You did not win the new ice cream contest

Unless you're the one particular dude with a suburban Detroit improv joint who won. His essay got him $100k and, as mentioned in this blog previously, a role in introducing the new Edy's flavor, "Red, White & No More Blues." The flavor has strawberry and blueberry swirls mixed in vanilla ice cream, with a "Recovery never tasted so good" badge on it.

Friday, May 15th, 2009

The No. 1 claim I didn't know about ice cream

It's national economic crisis-based, according to Dreyer's (PDF).

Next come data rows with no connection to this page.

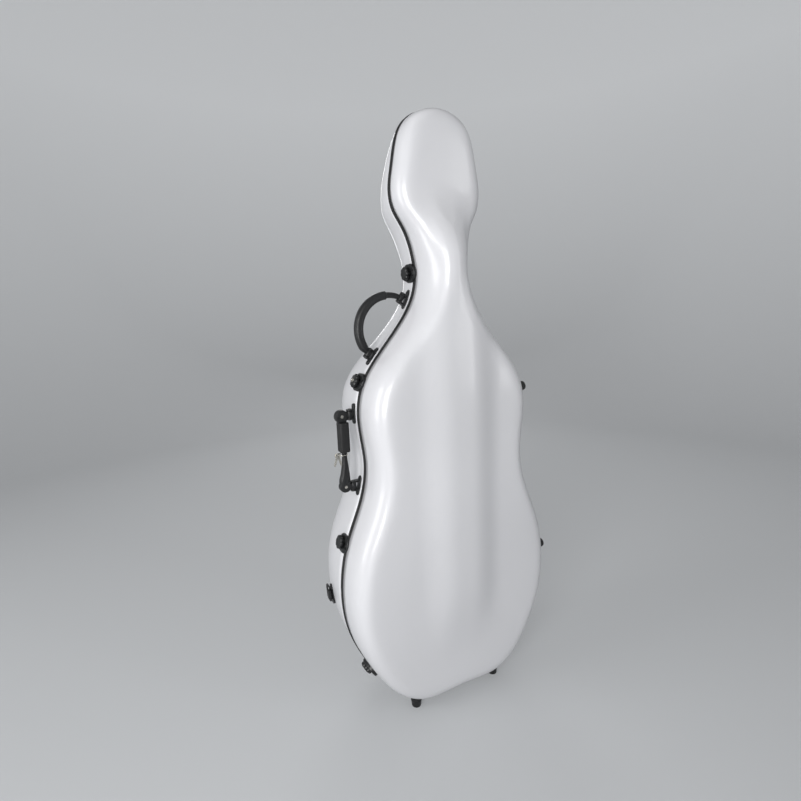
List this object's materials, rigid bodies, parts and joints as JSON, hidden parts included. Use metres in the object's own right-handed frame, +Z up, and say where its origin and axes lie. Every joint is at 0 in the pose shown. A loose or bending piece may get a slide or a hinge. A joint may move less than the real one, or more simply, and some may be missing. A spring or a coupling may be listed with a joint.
{
  "type": "cello hard case",
  "caption": "Tall hard case shaped like a cello: two glossy moulded shells hinged down one side, turn latches, rubber seam trim, carrying handles, feet and a padded lining.",
  "frame": {"origin": "on the floor, under the centre of the case's bounding box", "axes": "+Z up along the case's length with the case standing on its feet, +Y towards the back shell, -Y towards the lid, +X towards the hinges, -X towards the latches and handles"},
  "size_m": [0.5484, 0.286, 1.3498],
  "materials": {
    "shell_gloss": "gloss",
    "rubber_black": "matte",
    "moulded_black": "satin",
    "steel_black": "satin",
    "steel_bright": "polished",
    "plush_lining": "matte",
    "webbing": "matte"
  },
  "bodies": {
    "back": {"back_shell": "shell_gloss", "back_rim": "rubber_black", "back_foot_left": "rubber_black", "back_foot_right": "rubber_black", "back_side_foot_lower": "rubber_black", "back_side_foot_upper": "rubber_black", "latch_neck_plate": "moulded_black", "latch_upper_plate": "moulded_black", "latch_lower_plate": "moulded_black", "latch_bottom_plate": "moulded_black", "shoulder_bracket_lower": "moulded_black", "shoulder_bracket_upper": "moulded_black", "side_bracket_lower": "moulded_black", "side_bracket_upper": "moulded_black", "hinge_lower_base_leaf": "steel_black", "hinge_upper_base_leaf": "steel_black", "strap_left_plate": "steel_black", "strap_right_plate": "steel_black", "strap_top_plate": "steel_black", "back_lining": "plush_lining", "neck_cradle": "plush_lining", "end_block": "plush_lining", "body_cushion_left": "plush_lining", "body_cushion_right": "plush_lining", "neck_strap": "webbing"},
    "lid": {"front_shell": "shell_gloss", "lid_rim": "rubber_black", "lid_seal": "rubber_black", "lid_lining": "plush_lining", "hinge_lower_lid_leaf": "steel_black", "hinge_upper_lid_leaf": "steel_black", "latch_neck_keeper": "moulded_black", "latch_upper_keeper": "moulded_black", "latch_lower_keeper": "moulded_black", "latch_bottom_keeper": "moulded_black", "lid_foot_left": "rubber_black", "lid_foot_right": "rubber_black", "lid_side_foot_lower": "rubber_black", "lid_side_foot_upper": "rubber_black", "accessory_pocket": "plush_lining", "bow_tip_pocket": "plush_lining"},
    "shoulder_carry": {"shoulder_handle": "rubber_black"},
    "side_carry": {"side_handle": "moulded_black", "side_handle_grip": "rubber_black"},
    "keys": {"key_ring": "steel_bright", "key_front": "steel_bright", "key_rear": "steel_bright"},
    "bow_turn_left": {"bow_clip_left": "moulded_black"},
    "bow_turn_right": {"bow_clip_right": "moulded_black"},
    "neck_knob": {"latch_neck_knob": "moulded_black"},
    "neck_hook": {"latch_neck_hook": "steel_black"},
    "upper_knob": {"latch_upper_knob": "moulded_black"},
    "upper_hook": {"latch_upper_hook": "steel_black"},
    "lower_knob": {"latch_lower_knob": "moulded_black"},
    "lower_hook": {"latch_lower_hook": "steel_black"},
    "bottom_knob": {"latch_bottom_knob": "moulded_black"},
    "bottom_hook": {"latch_bottom_hook": "steel_black"},
    "ring_left": {"strap_left_ring": "steel_black"},
    "ring_right": {"strap_right_ring": "steel_black"},
    "ring_top": {"strap_top_ring": "steel_black"}
  },
  "joints": [
    {"name": "lid_hinge", "type": "hinge", "parent": "back", "child": "lid", "pos_m": [0.2377, -0.027, 0.5408], "axis": [-0.1472, 0, 0.9891], "range_deg": [0, 110]},
    {"name": "neck_latch_turn", "type": "hinge", "parent": "back", "child": "neck_knob", "pos_m": [-0.06234, -0.003, 1.01296], "axis": [-0.9957, 0, -0.0925], "range_deg": [0, 90]},
    {"name": "neck_latch_draw", "type": "slide", "parent": "back", "child": "neck_hook", "axis": [0, -1, 0], "range_m": [0, 0.005]},
    {"name": "upper_latch_turn", "type": "hinge", "parent": "back", "child": "upper_knob", "pos_m": [-0.19667, -0.003, 0.78082], "axis": [-0.9132, 0, 0.4074], "range_deg": [0, 90]},
    {"name": "upper_latch_draw", "type": "slide", "parent": "back", "child": "upper_hook", "axis": [0, -1, 0], "range_m": [0, 0.005]},
    {"name": "lower_latch_turn", "type": "hinge", "parent": "back", "child": "lower_knob", "pos_m": [-0.25351, -0.003, 0.41616], "axis": [-0.9528, 0, 0.3037], "range_deg": [0, 90]},
    {"name": "lower_latch_draw", "type": "slide", "parent": "back", "child": "lower_hook", "axis": [0, -1, 0], "range_m": [0, 0.005]},
    {"name": "bottom_latch_turn", "type": "hinge", "parent": "back", "child": "bottom_knob", "pos_m": [-0.20546, -0.003, 0.08025], "axis": [-0.8351, 0, -0.5501], "range_deg": [0, 90]},
    {"name": "bottom_latch_draw", "type": "slide", "parent": "back", "child": "bottom_hook", "axis": [0, -1, 0], "range_m": [0, 0.005]},
    {"name": "shoulder_handle_swing", "type": "hinge", "parent": "back", "child": "shoulder_carry", "pos_m": [-0.12279, -0.003, 0.90041], "axis": [0.5853, 0, 0.8108], "range_deg": [-75, 75]},
    {"name": "side_handle_swing", "type": "hinge", "parent": "back", "child": "side_carry", "pos_m": [-0.21759, -0.003, 0.62634], "axis": [-0.0021, 0, 1], "range_deg": [-70, 70]},
    {"name": "key_ring_swing", "type": "hinge", "parent": "side_carry", "child": "keys", "pos_m": [-0.23458, -0.003, 0.62069], "axis": [-0.0021, 0, 1], "range_deg": [-60, 60]},
    {"name": "strap_left_swing", "type": "hinge", "parent": "back", "child": "ring_left", "pos_m": [-0.26804, 0.065, 0.25434], "axis": [-0.0559, 0, 0.9984], "range_deg": [0, 110]},
    {"name": "strap_right_swing", "type": "hinge", "parent": "back", "child": "ring_right", "pos_m": [0.2562, 0.065, 0.25434], "axis": [0.0559, 0, 0.9984], "range_deg": [-110, 0]},
    {"name": "strap_top_swing", "type": "hinge", "parent": "back", "child": "ring_top", "pos_m": [-0.00592, 0.07813, 0.99261], "axis": [1, 0, 0], "range_deg": [0, 120]},
    {"name": "bow_clip_left_turn", "type": "hinge", "parent": "lid", "child": "bow_turn_left", "pos_m": [-0.13392, -0.1134, 0.19755], "axis": [0, 1, 0], "range_deg": [-90, 90]},
    {"name": "bow_clip_right_turn", "type": "hinge", "parent": "lid", "child": "bow_turn_right", "pos_m": [0.12208, -0.1134, 0.19755], "axis": [0, 1, 0], "range_deg": [-90, 90]}
  ],
  "couplings": [
    {"joint": "neck_latch_turn", "follows": "neck_latch_draw", "rad_per_m": 314.1},
    {"joint": "upper_latch_turn", "follows": "upper_latch_draw", "rad_per_m": 314.1},
    {"joint": "lower_latch_turn", "follows": "lower_latch_draw", "rad_per_m": 314.1},
    {"joint": "bottom_latch_turn", "follows": "bottom_latch_draw", "rad_per_m": 314.1}
  ]
}
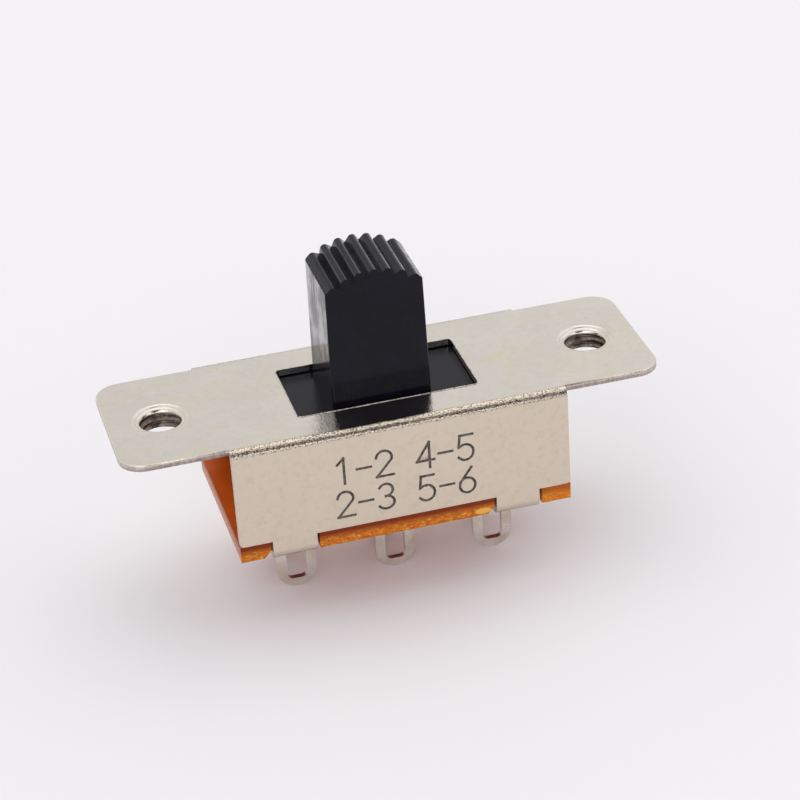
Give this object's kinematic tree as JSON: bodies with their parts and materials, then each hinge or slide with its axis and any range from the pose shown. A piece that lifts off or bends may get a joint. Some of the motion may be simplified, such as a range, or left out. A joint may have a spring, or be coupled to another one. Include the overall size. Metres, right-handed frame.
{
  "type": "slide switch",
  "caption": "Panel slide switch with a ridged knob, a folded sheet frame with threaded ears, a laminate terminal board and solder lugs with eyes.",
  "frame": {"origin": "middle of the plate's top face, halfway between the two threaded holes", "axes": "+X along the plate and the knob's travel, +Y across the plate, +Z out of the plate on the knob's side"},
  "size_m": [0.0348, 0.012, 0.022],
  "materials": {
    "nickel_plated_steel": "satin-bright nickel plate on cold-rolled sheet",
    "phenolic_laminate": "pressed phenolic paper laminate, glossy faces and grainy punched edges",
    "silvered_brass": "silver-plated brass, soft satin",
    "black_moulding": "satin-gloss black moulding",
    "contact_bronze": "bright rolled contact strip",
    "spring_steel": "drawn wire"
  },
  "bodies": {
    "switch_case": {"frame": "nickel_plated_steel", "terminal_board": "phenolic_laminate", "terminal_1": "silvered_brass", "terminal_2": "silvered_brass", "terminal_3": "silvered_brass", "terminal_4": "silvered_brass", "terminal_5": "silvered_brass", "terminal_6": "silvered_brass"},
    "slider": {"slide_knob": "black_moulding", "contact_bridge_front": "contact_bronze", "contact_bridge_rear": "contact_bronze", "contact_spring_front": "spring_steel", "contact_spring_rear": "spring_steel"}
  },
  "joints": [
    {"name": "knob_travel", "type": "slide", "parent": "switch_case", "child": "slider", "axis": [1, 0, 0], "range_m": [-0.0023, 0.0029]}
  ]
}
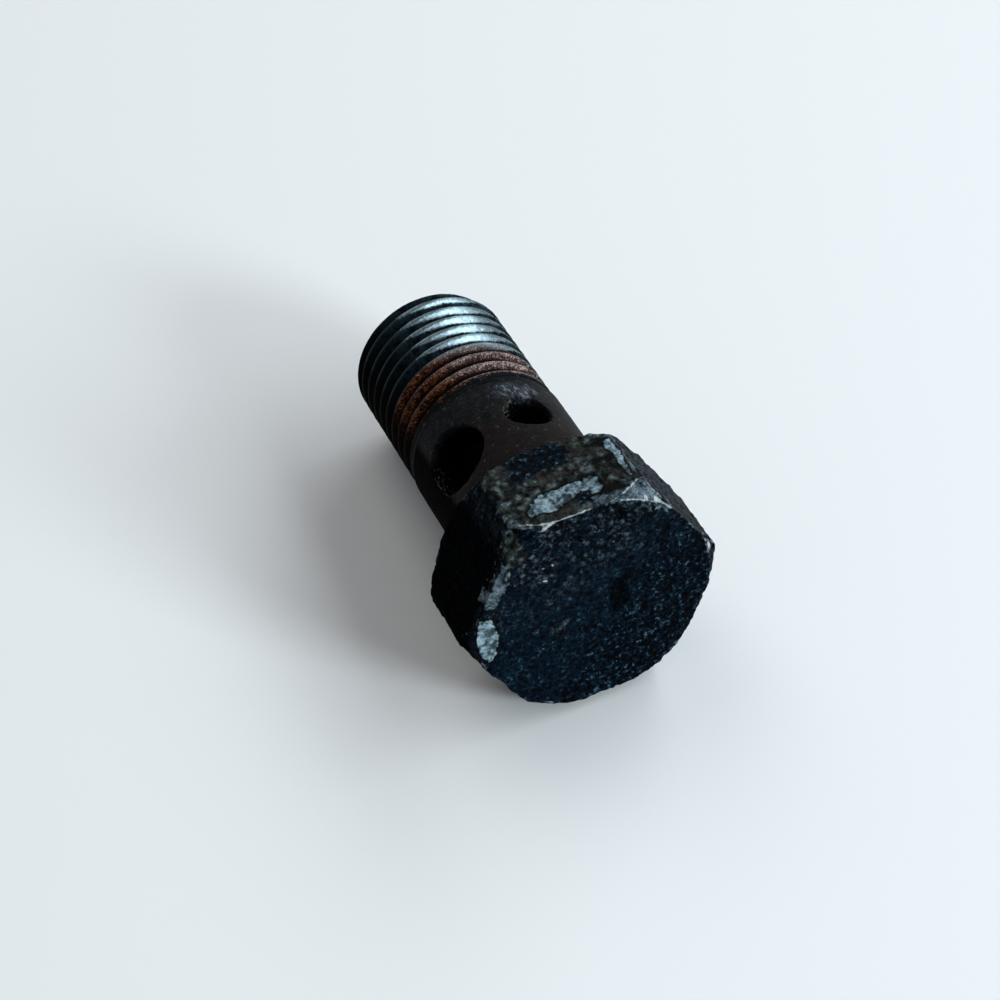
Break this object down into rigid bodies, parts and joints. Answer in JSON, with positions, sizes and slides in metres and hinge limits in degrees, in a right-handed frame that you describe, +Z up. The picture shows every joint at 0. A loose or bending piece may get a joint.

At the time of Rocky Road's birth in 1929, almost all ice cream was made in three flavors "“ vanilla, chocolate, and strawberry "“ and was always served as sundaes. Dreyer added walnuts (later replaced with almonds) to his chocolate ice cream and, using his wife's sewing shears, cut marshmallows into bite-sized pieces to make the first batch of Rocky Road. Dreyer and Edy picked a flavor name to give folks something to smile about in the face of the Great Depression. Rocky Road became America's first blockbuster flavor and remains one of the best-selling flavors of all time.

I wish there were a few more sources for the naming. As Wikipedia points out, there's at least one alternate story about the ingredients. But Google turns up nothing more … except a book called The Strategic Use of Stories in Organizational Communication and Learning interviews a Dreyer's ethic chief and the author notes on the Rocky Road story, "It's not a long drawn out narrative, yet the imagery is rich and generates associations." Various results in Google News put the invention a few weeks after the stock market crash in '29, but none are sourced.

Building off this story/legend/whatever, Edy's-Dreyer's is now running a contest where you help introduce a national economic crisis-based flavor and get $100,000 to turn around your Rocky Road of a life.

Monday, April 27th, 2009

Yogen Fruz is coming for Edy, Ben and Jerry

First, they took on your Dairy Queen. Now, as friend Sheri photo-txted from a supermarket, they're messing with your grocer's freezer. What next? They run at you on the street and kick the cone from your hand? I wouldn't put it past them. (Yogen Fruz Google Squad, welcome back.)

yogen-fruz-grocery

Monday, April 6th, 2009

Ice cream ducks in a barrel

First, I won. Then Monica won. Now we want you to win. Edy's Slow Churned Neighborhood Salute has returned for a new summer of ice cream party community-building madness. There are 1,500 chances to win, and you can now even enter by video. Once again, to inspire you, here's what victory looks like, minus the vodka and my refrigerator:

Wednesday, September 3rd, 2008

Ice cream party victory: The tradition continues

Congratulations to friend and colleague Monica, who received her party-in-a-box last month, on the heels of her essay winning Edy's neighborhood competition and preceding the great freezer-conquering arrival of the ice cream itself. I'm glad the win and party last year could be the start of excellence. Here's Monica's 300-words-or-less essay:

A set of earplugs and a mask block out the lawn crew and the sun. A caffeine jolt sheds my sleepiness while most climb into bed. The smell of dinner wafts into my apartment as I sit with a bowl of cereal.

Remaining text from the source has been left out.